Noah Ross, a Vancouver Island–based lawyer helping the Rainforest Flying Squad, as the loose group of volunteers behind the blockades is known, says the RCMP are systematically working to reduce the number of witnesses to their actions through use of exclusion zones.

“It’s like they are held accountable by crowds to a certain degree. When there’s large numbers of people, they typically don’t make arrests. When it’s early in the morning and there are fewer people around, they are a lot more likely to make some more violent arrests.”

The RCMP is like a “colonial army” occupying Indigenous lands, he says, and they don’t treat Indigenous people the same as white settlers in these situations.

“There’s definitely times where they (RCMP) are behaving very peacefully, largely where it (the protest or blockade) is dominated by settler activists.”

Concerns he’s hearing from activists on the ground include an increasing police presence, camp raids and fears of being harmed by heavy machinery like excavators. RCMP are contracting excavator operators to help dig out land defenders from the ground, and in some cases the heavy equipment is mere inches from activists’ bodies.

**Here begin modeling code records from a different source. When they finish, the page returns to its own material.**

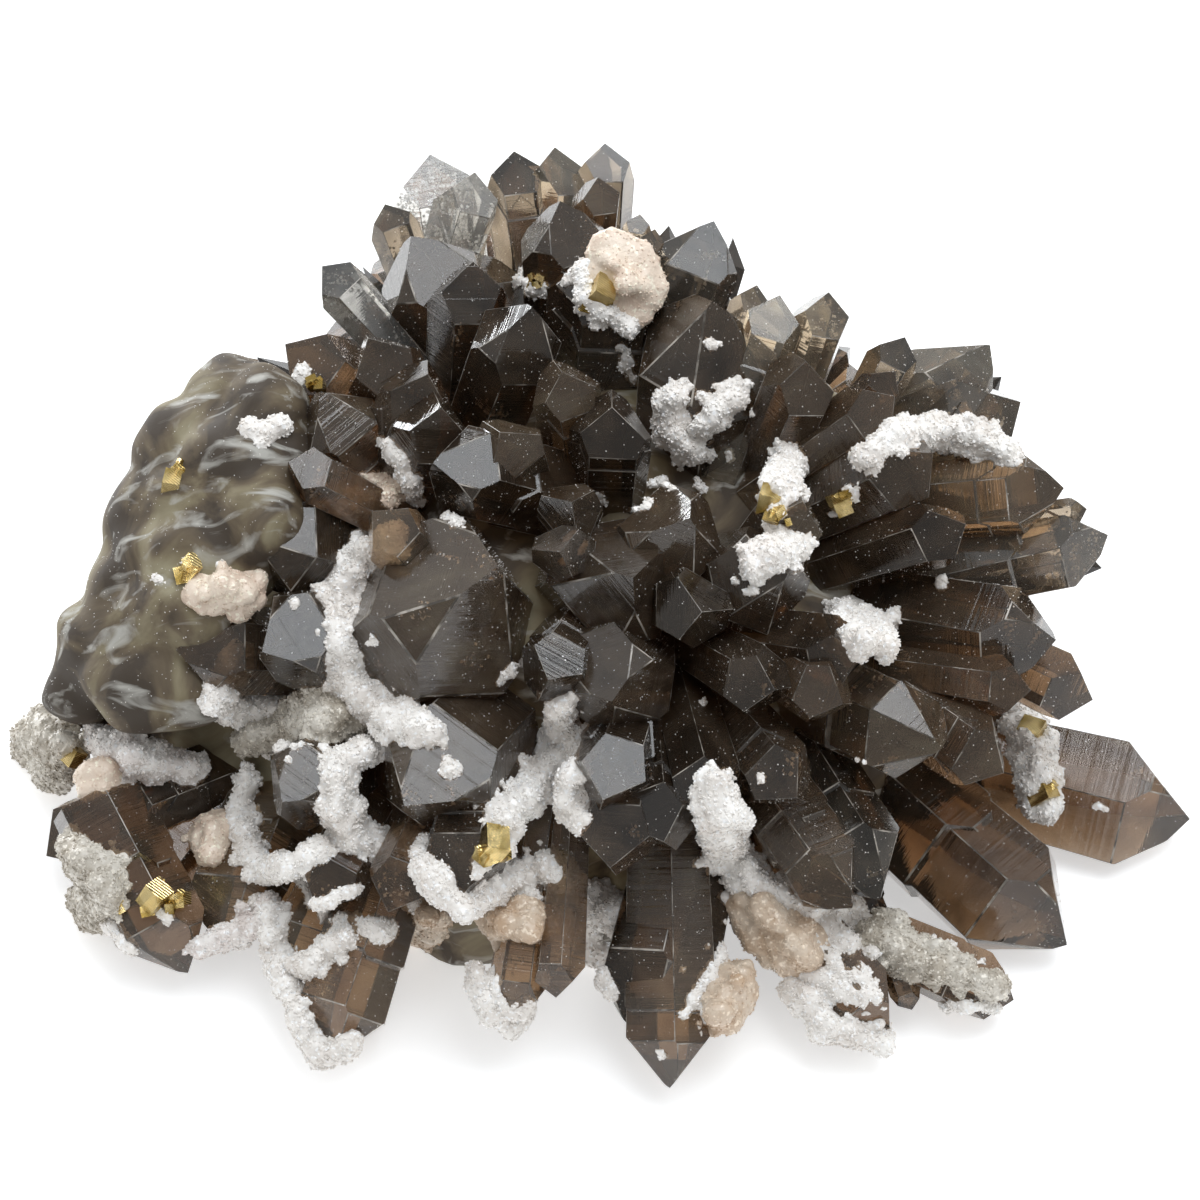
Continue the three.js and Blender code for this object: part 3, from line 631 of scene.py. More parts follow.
def spots_on(points, triangles, per_mm2, draw):
    """Random places on a surface, even by area, and the surface's normal at each."""
    a, b, c = (points[triangles[:, k]] for k in range(3))
    cross = np.cross(b - a, c - a)
    area = np.linalg.norm(cross, axis=1) / 2
    pick = draw.choice(len(triangles), max(1, int(area.sum() * per_mm2)), p=area / area.sum())
    u, v = draw.random(len(pick)), draw.random(len(pick))
    over = u + v > 1
    u[over], v[over] = 1 - u[over], 1 - v[over]
    spots = a[pick] + (b - a)[pick] * u[:, None] + (c - a)[pick] * v[:, None]
    return spots, (cross / (2 * area + 1e-12)[:, None])[pick]


GRAIN_POINTS = np.array([[1, 0, 0], [0, 1, 0], [-1, 0, 0], [0, -1, 0], [0, 0, 1], [0, 0, -1]], float)
GRAIN_FACES = np.array([[0, 1, 4], [1, 2, 4], [2, 3, 4], [3, 0, 4],
                        [1, 0, 5], [2, 1, 5], [3, 2, 5], [0, 3, 5]])
# The least size of a grain beside its mean, and how a grain is stretched along each of its axes: least
# and more
GRAIN_LEAST = 0.5
STRETCH_LEAST = 0.7
STRETCH_VARIES = 0.5


def grains_at(spots, size, draw, flat=1.0):
    """Little eight-faced grains at given places, each turned and stretched at random, and `flat` times as
    thick as wide."""
    count = len(spots)
    quaternion = draw.normal(size=(count, 4))
    quaternion /= np.linalg.norm(quaternion, axis=1)[:, None]
    w, x, y, z = quaternion.T
    turn = np.stack([1 - 2 * (y * y + z * z), 2 * (x * y - w * z), 2 * (x * z + w * y),
                     2 * (x * y + w * z), 1 - 2 * (x * x + z * z), 2 * (y * z - w * x),
                     2 * (x * z - w * y), 2 * (y * z + w * x), 1 - 2 * (x * x + y * y)], axis=1)
    turn = turn.reshape(-1, 3, 3)
    half = size * (GRAIN_LEAST + draw.random((count, 1, 1)))
    half = half * (STRETCH_LEAST + STRETCH_VARIES * draw.random((count, 1, 3)))
    half[:, :, 2] *= flat
    shape = np.einsum("nij,nkj->nki", turn, GRAIN_POINTS[None] * half) + spots[:, None]
    faces = GRAIN_FACES[None] + (np.arange(count) * len(GRAIN_POINTS))[:, None, None]
    return shape.reshape(-1, 3), faces.reshape(-1, 3)


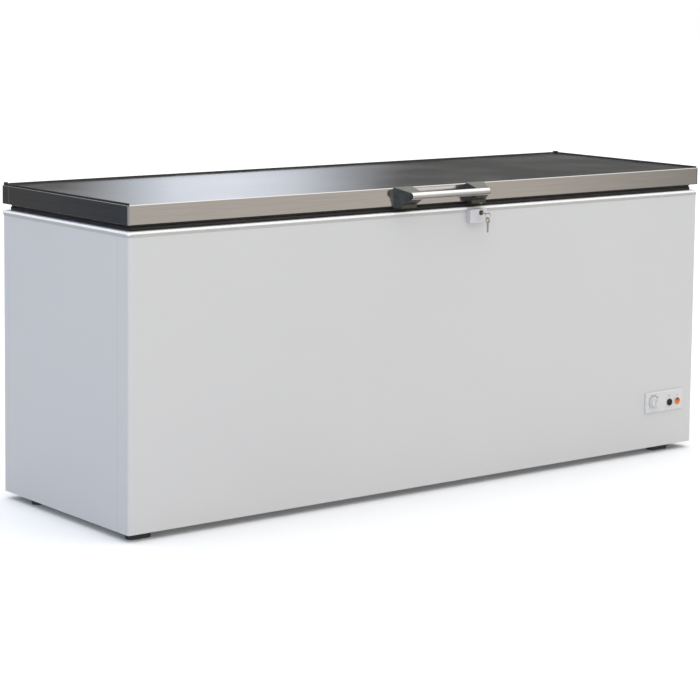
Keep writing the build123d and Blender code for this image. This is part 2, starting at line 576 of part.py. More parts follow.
def lock_cylinder():
    barrel = rod_y(CYLINDER_RADIUS, CYLINDER_FACE, CAM_FRONT, LOCK_X, LOCK_Z)
    half_x, half_z = KEY_WAY_WIDTH / 2, KEY_THICKNESS / 2
    key_way = slab(LOCK_X - half_x, LOCK_X + half_x, CYLINDER_FACE - CUT,
                   CYLINDER_FACE + KEY_WAY_DEPTH, LOCK_Z - half_z, LOCK_Z + half_z)
    return barrel - key_way


def hook_point(radius, degrees):
    a = math.radians(degrees)
    return LOCK_X - radius * math.cos(a), LOCK_Z + radius * math.sin(a)


def lock_cam():
    """A flat plate: an arm from the cylinder, and a round hook at its end."""
    middle = (HOOK_START + HOOK_END) / 2
    hook = Polyline(hook_point(HOOK_INNER, HOOK_START), hook_point(HOOK_OUTER, HOOK_START))
    hook += ThreePointArc(hook_point(HOOK_OUTER, HOOK_START), hook_point(HOOK_OUTER, middle),
                          hook_point(HOOK_OUTER, HOOK_END))
    hook += Polyline(hook_point(HOOK_OUTER, HOOK_END), hook_point(HOOK_INNER, HOOK_END))
    hook += ThreePointArc(hook_point(HOOK_INNER, HOOK_END), hook_point(HOOK_INNER, middle),
                          hook_point(HOOK_INNER, HOOK_START))
    thickness = CAM_BACK - CAM_FRONT
    plate = extrude(make_face(Plane.XZ * hook), thickness, dir=(0, 1, 0))
    arm_length = (HOOK_INNER + HOOK_OUTER) / 2
    arm = Pos(-arm_length / 2, 0, 0) * Box(arm_length, thickness, CAM_ARM_HEIGHT)
    arm = Pos(LOCK_X, thickness / 2, LOCK_Z) * Rot(0, HOOK_START + CAM_ARM_LEAN, 0) * arm
    hub = rod_y(CYLINDER_RADIUS + CUT, 0, thickness, LOCK_X, LOCK_Z)
    return Pos(0, CAM_FRONT, 0) * (plate + arm + hub)


def flat_key(blade):
    """A key in the XY plane: its bow round the origin, its blade along +Y."""
    outline = Circle(BOW_RADIUS) + Pos(0, blade / 2) * Rectangle(BLADE_WIDTH, blade)
    outline -= Circle(BOW_HOLE)
    for i in range(NOTCHES):
        notch = Rectangle(2 * (NOTCH_DEPTH + NOTCH_DEEPER * i), NOTCH_WIDTH)
        outline -= Pos(BLADE_WIDTH / 2, blade - NOTCH_FROM_TIP - i * NOTCH_PITCH) * notch
    return Pos(0, 0, -KEY_THICKNESS / 2) * extrude(outline, KEY_THICKNESS)


def key():
    return Pos(LOCK_X, BOW_Y, LOCK_Z) * flat_key(CYLINDER_FACE + KEY_IN - BOW_Y)


def key_ring():
    ring = Torus(RING_RADIUS, RING_WIRE)
    return Pos(LOCK_X + RING_DX, BOW_Y, LOCK_Z + RING_DZ) * Rot(90, 0, 0) * ring


def spare_key():
    drop = RING_RADIUS + BOW_HOLE - RING_WIRE - LOOSE_FIT
    place = Pos(LOCK_X + RING_DX, BOW_Y, LOCK_Z + RING_DZ - drop)
    return place * Rot(0, 0, 90) * Rot(-90, 0, 0) * flat_key(SPARE_BLADE)


# ---------------------------------------------------------------- hinges
HINGE_PLACES = {"left": -700.0, "middle": 0.0, "right": 700.0}
HINGE_PLATE = 3.0
BASE_HALF, BASE_LOW, BASE_HIGH = 36.0, 738.0, 795.0
EAR_NEAR, EAR_FAR = 25.0, 32.0
ARM_HALF, ARM_LOW, ARM_HIGH = 24.0, 826.0, 868.0
LUG_NEAR, LUG_HEIGHT = 16.0, 26.0
BASE_CORNER, WEB_LOW, WEB_DEPTH = 5.0, 30.0, 6.0
PIN_RADIUS, PIN_HALF, PIN_HEAD = 4.0, 35.0, 6.0
SPRING_HALF, SPRING_INNER, SPRING_WIRE, SPRING_CORE = 14.0, 4.6, 2.8, 0.6
BASE_SCREWS = (13.0, BASE_LOW + 12.0, BASE_HIGH - 14.0)      # either side, low, high
ARM_SCREWS = (11.0, ARM_LOW + 22.0, ARM_HIGH - 8.0)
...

“I’ve heard concern for the safety of people that are going into a situation worried about the use of excavators. But they’re very committed to what they’re trying to do, which is to protect old growth. And there’s a lot of resolve to keep on fighting even after the violent tactics that they’re saying RCMP have used and continue to use,” said Ross.

As this story was being written, a new video was posted on the main Instagram account for the blockades. It shows another young, Indigenous woman being violently arrested.

The RCMP did not respond to repeated requests for comment.